The expulsion rate for D.C. public charter schools in the past school year was about half of what it was two years before, and the rate of out-of-school suspensions decreased by about 20 percent in one year, according to a report released Thursday.
The D.C. Public Charter School Board has made it a priority to reduce expulsions and out-of-school suspensions in recent years. Expulsion rates for 2011-2012 were higher than national averages and far above those at the city’s traditional public schools.
“We are really pleased with the results,” said Scott Pearson, the charter board’s director. “We believe that we are on the right track in terms of moving to a discipline system where there is a real appreciation at our schools of the importance of keeping students in school and in the classroom because you don’t learn when you are not in school.”
Looking at all city charter schools, about 12 percent of students had at least one out-of-school suspension last school year, down from 14.7 percent in 2012-2013. The expulsion rate dropped from 0.72 in 2011-2012 to 0.37 last year, the report says.
Suspensions and expulsions in the 2013-2014 school year decreased at the elementary, middle and high school levels. Suspensions in early childhood — pre-kindergarten and kindergarten — rose from 206 to 265, or 2.4 to 2.9 percent of all students.
Read the Public Charter School Board's report
A report from the D.C. Public Charter School Board said that expulsions and suspensions are down as the city's charter schools pay closer attention to the issue. Read the report.

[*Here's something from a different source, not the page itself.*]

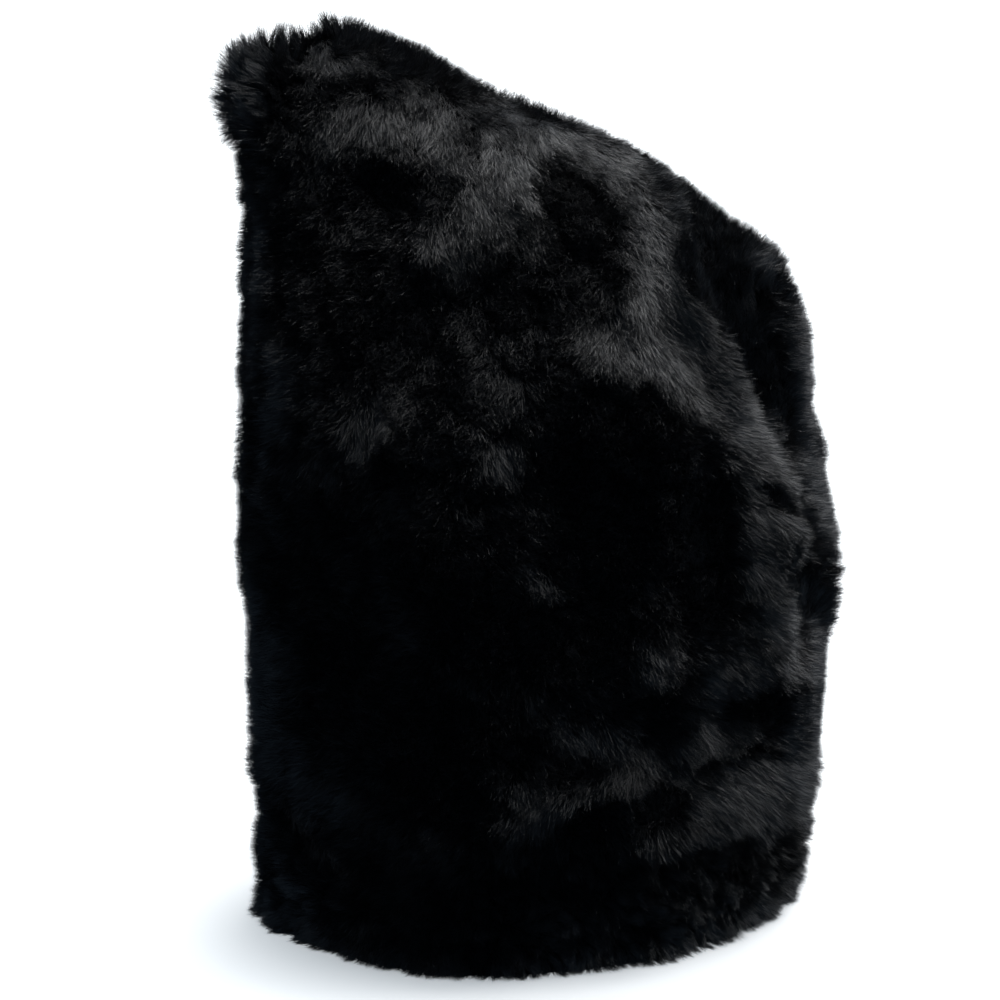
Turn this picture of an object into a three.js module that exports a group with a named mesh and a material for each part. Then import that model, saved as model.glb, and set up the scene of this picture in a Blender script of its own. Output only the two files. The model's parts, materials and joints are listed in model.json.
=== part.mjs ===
// A tall brimless hat of deep black plush, standing on its hem. Millimetres,
// +Z up, the tall peak at -X and the low end at +X, the near side facing -Y.
import * as THREE from "three";

// The named sizes.
const hat = {
  length: 250, // along X at the widest, tufts left aside
  depth: 192, // along Y at the widest, folds left aside
  height: 373, // hem to peak, to the tips of the pile
  wall: 12.5, // cloth and pile together
  gap: 0.3, // between neighbouring pieces
  bandHeight: 50, // hem to the fold where the crown begins
  slump: 4, // how far the crown bulges over the band
  tuck: 1.3, // how far both draw in at the fold between them
  ripple: 1.6, // the gentle unevenness of the cloth
  lockLift: 4.8, // how far a lock's tip stands off the one below
  tuft: 6, // how far the tallest tuft stands out at the outline
  splay: 2.4, // how far the pile splays on the floor at the hem
};

// How the surface is divided: columns over each crown panel, rows up the crown
// and up the band, and how many columns and rows one lock of pile takes.
const count = { panelColumns: 44, crownRows: 36, bandRows: 8, lockColumns: 4, lockRows: 4 };

// How far a lock's point hangs down, as a share of a row.
const dropShare = 0.78;

// Sections from hem to top seam. share: of the way up. xLeft and xRight: where
// it meets the two ends, as shares of the length from the middle; zLeft and
// zRight: how high, as shares of the height. depth: of half the depth; thick:
// walls between outside and hollow; left and right: how sharp each end is, 1
// for an ellipse; skew: how far the low end lies back and the high end forward,
// of half the depth; bow: how much of the ridge's hump it has.
const sections = [
  { share: 0, xLeft: -0.452, xRight: 0.452, zLeft: 0, zRight: 0, depth: 0.938, thick: 1, left: 1.5, right: 1, skew: 0.167, bow: 0 },
  { share: 0.07, xLeft: -0.45, xRight: 0.476, zLeft: 0.067, zRight: 0.0563, depth: 0.958, thick: 1, left: 1.42, right: 1, skew: 0.167, bow: 0 },
  { share: 0.14, xLeft: -0.442, xRight: 0.48, zLeft: 0.1314, zRight: 0.1099, depth: 0.958, thick: 1, left: 1.34, right: 0.98, skew: 0.177, bow: 0 },
  { share: 0.25, xLeft: -0.458, xRight: 0.492, zLeft: 0.2359, zRight: 0.1957, depth: 0.99, thick: 1, left: 1.25, right: 0.96, skew: 0.167, bow: 0.01 },
  { share: 0.37, xLeft: -0.458, xRight: 0.504, zLeft: 0.3512, zRight: 0.2895, depth: 1, thick: 1, left: 1.22, right: 0.94, skew: 0.156, bow: 0.03 },
  { share: 0.47, xLeft: -0.47, xRight: 0.516, zLeft: 0.4477, zRight: 0.37, depth: 0.99, thick: 1, left: 1.2, right: 0.93, skew: 0.146, bow: 0.07 },
  { share: 0.6, xLeft: -0.468, xRight: 0.492, zLeft: 0.5684, zRight: 0.4772, depth: 0.948, thick: 1, left: 1.2, right: 0.92, skew: 0.115, bow: 0.16 },
  { share: 0.7, xLeft: -0.464, xRight: 0.468, zLeft: 0.6676, zRight: 0.5523, depth: 0.875, thick: 1.04, left: 1.2, right: 0.92, skew: 0.094, bow: 0.27 },
  { share: 0.78, xLeft: -0.462, xRight: 0.46, zLeft: 0.748, zRight: 0.6113, depth: 0.781, thick: 1.08, left: 1.18, right: 0.92, skew: 0.073, bow: 0.39 },
  { share: 0.85, xLeft: -0.464, xRight: 0.444, zLeft: 0.8177, zRight: 0.6595, depth: 0.667, thick: 1.12, left: 1.15, right: 0.94, skew: 0.052, bow: 0.53 },
  { share: 0.9, xLeft: -0.474, xRight: 0.426, zLeft: 0.8633, zRight: 0.7024, depth: 0.542, thick: 1.12, left: 1.1, right: 0.96, skew: 0.031, bow: 0.65 },
  { share: 0.94, xLeft: -0.488, xRight: 0.396, zLeft: 0.9008, zRight: 0.7373, depth: 0.417, thick: 1.12, left: 1.06, right: 0.98, skew: 0.021, bow: 0.77 },
  { share: 0.97, xLeft: -0.486, xRight: 0.36, zLeft: 0.9303, zRight: 0.7668, depth: 0.292, thick: 1.04, left: 1.02, right: 1, skew: 0.01, bow: 0.87 },
  { share: 0.99, xLeft: -0.474, xRight: 0.316, zLeft: 0.9517, zRight: 0.7936, depth: 0.167, thick: 0.8, left: 1, right: 1, skew: 0.003, bow: 0.95 },
  { share: 1, xLeft: -0.46, xRight: 0.272, zLeft: 0.9625, zRight: 0.8177, depth: 0, thick: 0, left: 1, right: 1, skew: 0, bow: 1 },
];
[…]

The Office of the State Superintendent of Education recommended ending the suspension of pre-kindergartners in a recent city report on school discipline. The report said young children might not understand why they were being punished and might be acting out in ways within developmental norms.
Nationwide, educators are rethinking school discipline policies based on strong evidence that poor and minority students are far more likely to be suspended or expelled and that such punishments are statistically linked to dropping out or going to jail or prison later in life. The charter school board’s report did not break down its data by race and ethnicity or by socioeconomic status.
Charter schools, which are publicly funded but operate independently, have the latitude to set discipline policies and to expel students they deem dangerous or disruptive. Charters are often criticized for taking advantage of that freedom and accused of sending the most difficult students back to traditional public schools that are mandated to serve all students.
D.C. charter schools expel students at far higher rates than the city’s traditional public schools. A Washington Post review of school data in 2013 found that in the three preceding years, D.C. charter schools expelled 676 students; the traditional public schools expelled 24.
The charter school board began reporting school discipline data two years ago, operating under the belief that greater transparency, rather than new regulations, would encourage schools to improve, Pearson said.
Discipline numbers are improving as schools rethink discipline policies, he said. Some charter schools are moving away from zero-tolerance policies or shortening the list of infractions that lead to automatic suspension or expulsion. Some are adopting “restorative justice” models, under which students set their own punishments and attempt to make up for any harm they’ve done. On many campuses, in-school suspensions are replacing out-of-school suspensions. That way, students continue to learn, Pearson said.
Several schools were identified in a briefing as making significant improvements in the past year. The expulsion rate at LAYC Career Academy Public Charter School in Ward 1 went from 5.9 percent to 1.7 percent; IDEA Public Charter School in Ward 7 went from 4.4 to 0.5 percent; and YouthBuild Public Charter School in Ward 1 went from 4.3 to 0.9 percent.
Last school year, 68 public charter schools did not expel any students, up from 64 the year before.
The highest expulsion rate was 3.3 percent, at KIPP DC AIM Academy Public Charter in Ward 8, up from 1.2 percent the year before, to 11 expulsions. Options Public Charter School and Friendship Public Charter School-Collegiate Academy also had expulsion rates higher than 2 percent.
Susan Schaeffler, founder of KIPP DC, said the number of expulsions for all KIPP DC schools declined last year. She said the increase at AIM Academy was attributable to an isolated incident.
“KIPP DC only expels students for violent or dangerous behavior, and expulsion is always a last resort,” Schaeffler said. “Our parents entrust us with the safety of their children, and it’s the responsibility of the school to provide a safe learning environment for the thousands of students that attend KIPP DC schools each day.”
The charter school board report also says truancy rates in charter schools declined in the past year. The percentage of students ages 5 through 18 who missed 10 or more days of school without an excuse declined to 15 percent from 19 percent.